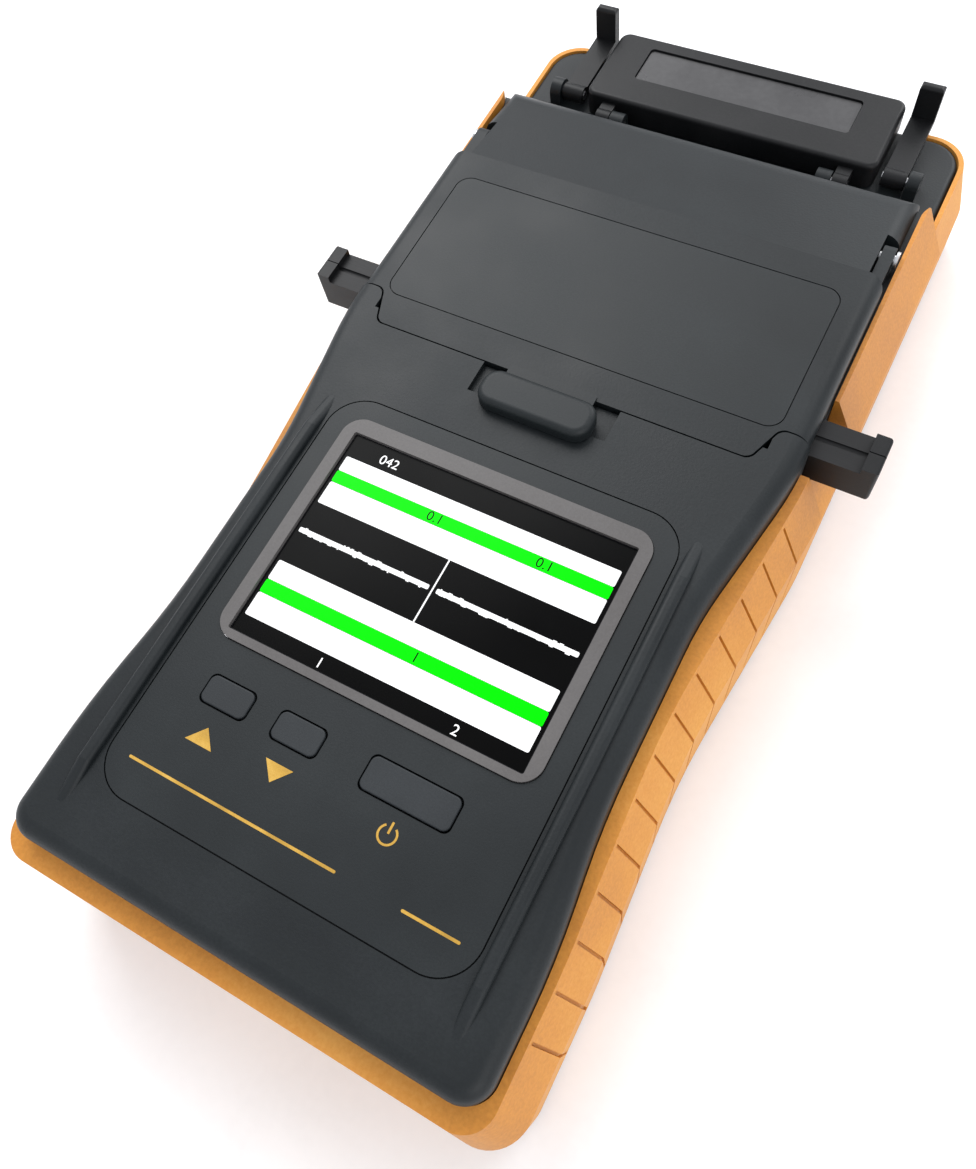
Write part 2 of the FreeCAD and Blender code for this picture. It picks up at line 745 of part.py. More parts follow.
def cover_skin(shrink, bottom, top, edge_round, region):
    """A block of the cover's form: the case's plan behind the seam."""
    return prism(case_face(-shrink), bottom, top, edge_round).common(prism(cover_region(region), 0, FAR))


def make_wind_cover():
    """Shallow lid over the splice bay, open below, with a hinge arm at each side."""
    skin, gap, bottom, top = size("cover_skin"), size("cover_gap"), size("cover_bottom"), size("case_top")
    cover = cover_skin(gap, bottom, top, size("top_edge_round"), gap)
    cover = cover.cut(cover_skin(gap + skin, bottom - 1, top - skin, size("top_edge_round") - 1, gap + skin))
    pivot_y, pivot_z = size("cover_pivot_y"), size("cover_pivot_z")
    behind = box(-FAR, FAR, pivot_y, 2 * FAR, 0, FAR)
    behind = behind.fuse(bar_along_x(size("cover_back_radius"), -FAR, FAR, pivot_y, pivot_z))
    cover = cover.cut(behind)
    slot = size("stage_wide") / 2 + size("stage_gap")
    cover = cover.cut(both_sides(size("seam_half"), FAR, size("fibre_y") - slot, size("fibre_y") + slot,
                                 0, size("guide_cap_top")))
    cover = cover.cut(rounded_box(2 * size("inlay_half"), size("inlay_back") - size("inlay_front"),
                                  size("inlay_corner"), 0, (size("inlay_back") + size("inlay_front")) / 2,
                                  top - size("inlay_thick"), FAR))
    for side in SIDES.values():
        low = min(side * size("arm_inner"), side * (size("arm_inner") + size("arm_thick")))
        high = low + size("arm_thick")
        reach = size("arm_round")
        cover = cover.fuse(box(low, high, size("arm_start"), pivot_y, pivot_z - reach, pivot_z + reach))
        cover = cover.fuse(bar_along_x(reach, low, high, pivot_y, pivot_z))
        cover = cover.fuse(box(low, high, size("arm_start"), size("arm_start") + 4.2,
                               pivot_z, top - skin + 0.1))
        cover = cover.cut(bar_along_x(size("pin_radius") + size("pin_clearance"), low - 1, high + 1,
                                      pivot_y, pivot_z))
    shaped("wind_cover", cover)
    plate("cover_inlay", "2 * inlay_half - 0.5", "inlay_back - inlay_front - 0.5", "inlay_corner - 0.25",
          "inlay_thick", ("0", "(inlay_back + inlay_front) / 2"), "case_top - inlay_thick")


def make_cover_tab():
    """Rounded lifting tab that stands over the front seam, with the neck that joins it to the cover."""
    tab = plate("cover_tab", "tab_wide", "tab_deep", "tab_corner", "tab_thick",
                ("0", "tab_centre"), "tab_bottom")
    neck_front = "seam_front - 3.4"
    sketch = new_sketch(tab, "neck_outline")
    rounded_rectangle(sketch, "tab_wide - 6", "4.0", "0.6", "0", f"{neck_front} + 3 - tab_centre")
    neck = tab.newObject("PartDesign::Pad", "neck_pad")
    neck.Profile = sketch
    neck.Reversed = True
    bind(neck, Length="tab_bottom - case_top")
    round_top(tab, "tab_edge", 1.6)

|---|

* [Task]: Repeat the material word for word from its opening line up to and including the line containing "edge_round).common(prism(cover_region(region), 0, FAR))".

* [Answer]:
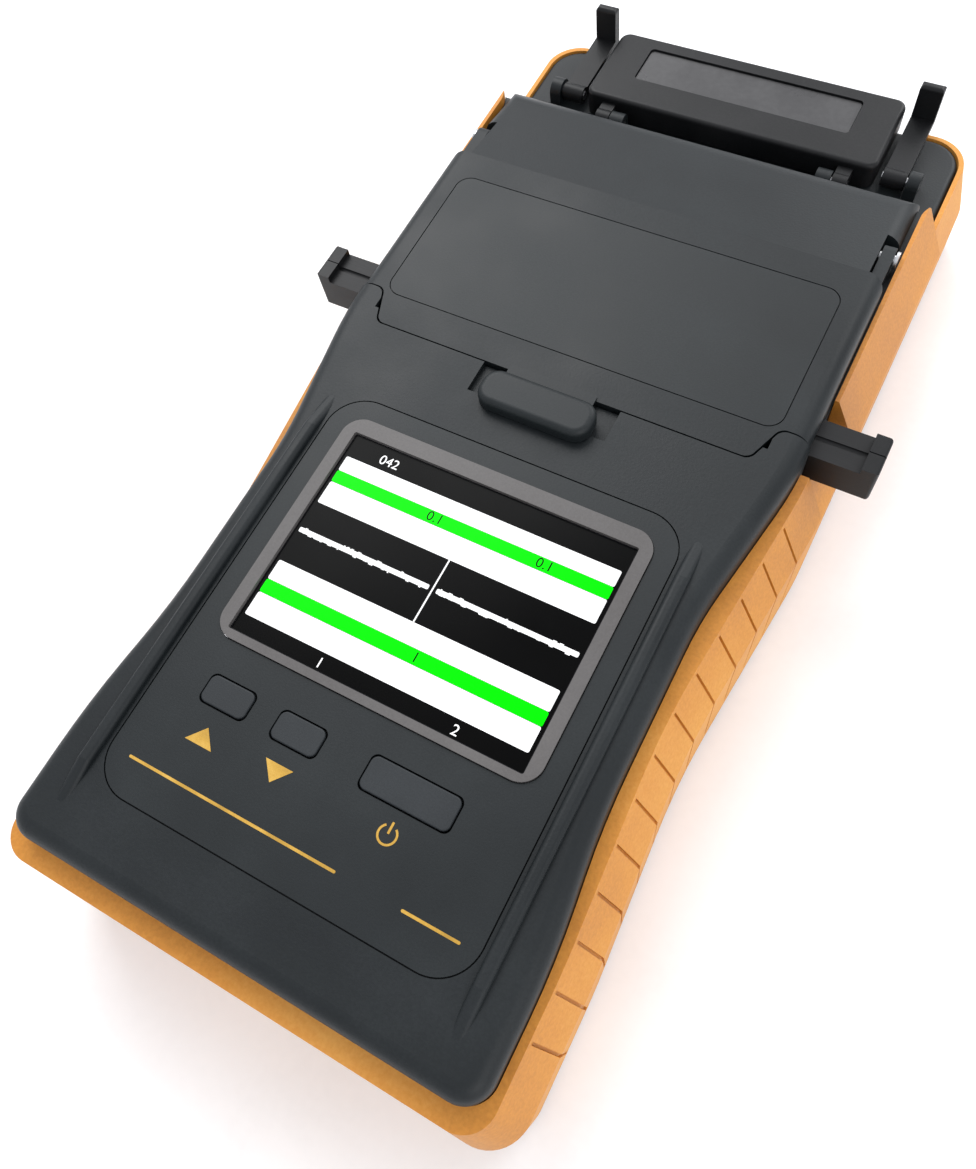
Write part 2 of the FreeCAD and Blender code for this picture. It picks up at line 745 of part.py. More parts follow.
def cover_skin(shrink, bottom, top, edge_round, region):
    """A block of the cover's form: the case's plan behind the seam."""
    return prism(case_face(-shrink), bottom, top, edge_round).common(prism(cover_region(region), 0, FAR))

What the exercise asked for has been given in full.